Claire Bracebridge has been working in Tanzania for yonks, and she very kindly found some time to tell us a bit more about what she does. She has left out a few particularly good stories like when she disappeared in Ruaha for two days but read on for really interesting insight into conservation in southern Tanzania.
Can you tell us briefly about what WCS does?
WCS is a large conservation NGO, with its HQ at Bronx Zoo in NY, and works in over 60 countries globally. WCS uses science to underpin conservation management support to important protected areas, as well as trying to harmonise the environment and sustainable development needs via community-based projects and education.
Vultures have become somewhat of a specialty of yours, how are you working with them right now?
We are currently tracking some vultures' daily movement patterns, after putting satellite units on them. This is helping us understand about their foraging ecology and ranging, as well as providing us with information at a landscape-level about ecosystem health, as white-backed vultures can act as early warning systems for disease outbreaks, poisoning events and poaching. In addition, one white-backed vulture left southern Tanzania and travelled through an astonishing eight countries - probably the longest dispersal known for a terrestrial vertebrate.
What are the challenges for vultures in Tanzania right now?
Human-wildlife conflict related poisoning - for instance when a cow is killed by a lion, there is often retaliatory poisoning, which whilst meant for the lion, also often kills much large numbers of vultures, who come to scavenge on the carcass. Deliberate poisoning of vultures for their parts in the Muthi / witchcraft trade is also a threat.
Favourite vulture species and why?
It has to be white-backed vultures, based on my experience of observing them and handling them during the trapping work. Watch out for that razor-sharp bill!!!
A lot of people have a very romantic notion about a job like yours, what’s it really like working in conservation?
There is a lot of "behind the scenes" work that goes on to run a conservation project, and much of it is pretty routine stuff. and involves good teams. Additionally to have a long lasting impact, conservation involves building and maintaining partnerships with lots of key stakeholders, which is not always easy and takes time, but is critical.
Spending nights stuck in the field in the wet season fighting off mosquitos and listening to colleagues snoring!!
Where do you think tourism fits into the conservation puzzle?

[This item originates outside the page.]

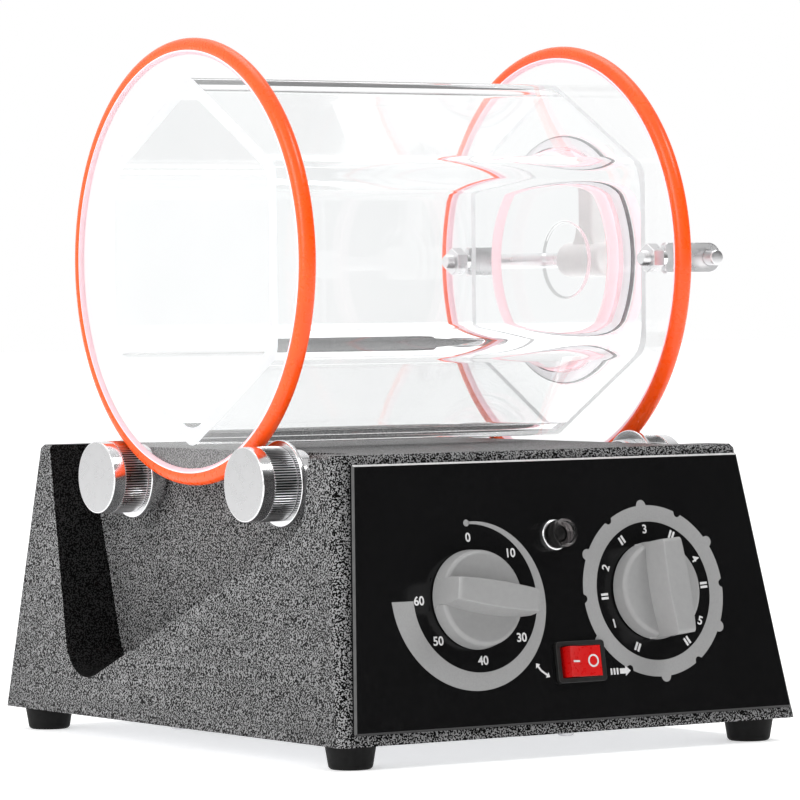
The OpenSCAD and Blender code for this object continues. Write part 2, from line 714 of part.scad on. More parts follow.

The demand from tourism and income generated from it can provide a critical incentive for the protection of some important natural areas, such as the fabulous Ruaha National Park in southern Tanzania. Keep bringing them here Paul. This can often help directly fund protection and conservation of the area.
Kilimanjaro or Safari lager?
How can people get involved with what you’re doing?
They can follow the WCS Tanzania Program facebook page, and help spread the conservation message.
The Southern Tanzania vulture project is a collaboration between WCS and North Carolina Zoo.